Warning: I didn't edit this post. I didn't want to over think it. I wanted to write from the heart. This truly is letter for them or anyone considering fostering.
Dear Foster Kids who I probably will never see again,
A new person in my life asked me what it was like to be a foster mom. While my normal response would usually include a cliche story about the joy of having a full house, deep conversation with kids that grew up to fast or the joy and lessons all of you have brought to my life this time it was different. I didn't respond that way.
Instead, I was sincere. I talked about how hard it was. For the first time ever I really explained how hard being a foster parent really is. It isn't that most of what I have written before isn't sincere. It is, almost 10 years later, and I am still processing each lesson I learned as the door and my heart swung open each time during that part of my life.
Now, I have a 20/20 perspective on being a foster parent, resource parent was title back then. Just a resource, my heart was just a resource. In hind sight you see so much more of how that can exhaust your body, used your time, and what your focus was on. I didn't realize that when I signed up to be a foster parent it is like the Marines. You will always be one, a resource parent. I figure it was how I gave to my community at that time of my life. I gave by taking care of you. I loved having you in my home.

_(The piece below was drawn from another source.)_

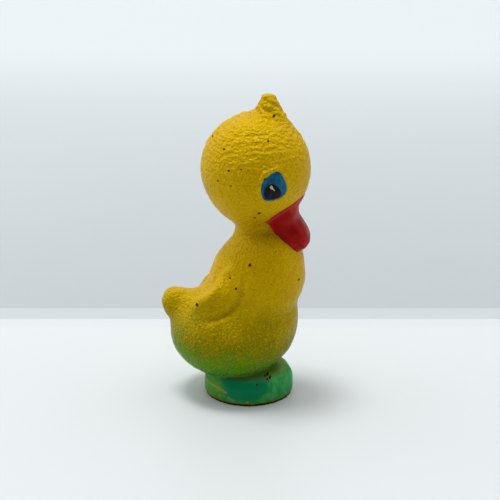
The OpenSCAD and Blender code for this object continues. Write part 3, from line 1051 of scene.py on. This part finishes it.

Even if the children are long gone, you all stay with me in some way. I never know what tense to use when talking about my time with you. I was your foster mom? That doesn't sound right. I am a foster mom means my house is open now so that is not correct. What do you call a foster mom that retired from fostering? Even today, even as you are gone, You still teach me and remind me about perspective, thankfulness, the evil that is out there in this world, and also how to trust in God that you are ok.
I will always say that being a foster mom was one of the jobs I hated to love so very much. I did love it a lot. It was a happy home when you were here. You all kept us smiling because we had to be strong for you. It was our job to smile. Each and every one of you, dear children, that lived in our house was an honor to host. I love being a mom. I really do. I am blessed with 3 birth children now.
You probably haven't met two of those children.
Motherhood is something I will never take for granted. I think you all taught me that.
My house was a door that was revolving for 3 years and over 20 kids were/are part of my heart. You have left my house, but you will never leave my home. You probably don't even know that you are part of the DNA that makes up our family.
I still remember your names. I handled the goodbyes well in the moment. I became distracted with other things after the goodbyes. I poured myself into being thankful for the consistent child in my life and my husband. But when one of you arrived again, I worked hard making sure you were hugged if you wanted to be hugged, you were taught how to brush your teeth if you needed to, and reminded you to always keep your shoes tied. I made sure you knew what love was.
I went and learned how to braid hair so I knew how to treat hair that was different than mine. I worked with kids that had probably experienced more horror then I ever could imagine, in fact, I can't or won't try to imagine. I gave hugs, a lot. I changed diapers, a lot. I woke up in the middle of the night because of night terrors, a lot. You all taught me so very much and I will never forget you.
Some of you won't even remember I was there at all. I hope you will never forget what it felt like to be a princess or a prince at our castle even if you don't remember me. Your foster brother loved you deeply at the age of 3. Your foster father worked a lot and rarely got to say goodbye to you but he supported me, which empowered me to support you.
Thank you babies that are probably nearing the age of 12 or more. You may not remember us but we remember you. I think what I meant to say the other day when I was asked about being a foster mom was "I miss them." I know I am not suppose to miss you but I do, a lot.
I miss you so very much. I am still praying for you even though it has been around 10 years since we have said goodbye, for probably forever, to you. Even the difficult ones,some of you were a challenge and stretched me, are missed. I pray for all of you and the people in your life. I pray for the life you are living. I pray for your safety. I pray for your past. I pray for those you chose to date and that they realize you are a blessing to be around. I pray for you future. I pray colleges to grant you acceptance and appreciate the journey in life you have been through can make you stronger in life because I know all of you even at 3 days old were strong.
I hope through it all, you know this, I love you.
Loved you then, Still, and Always,
P.S. You may not remember me but I miss you very much. You will always have a piece of my heart. We weren't your forever home but you will be forever in my heart.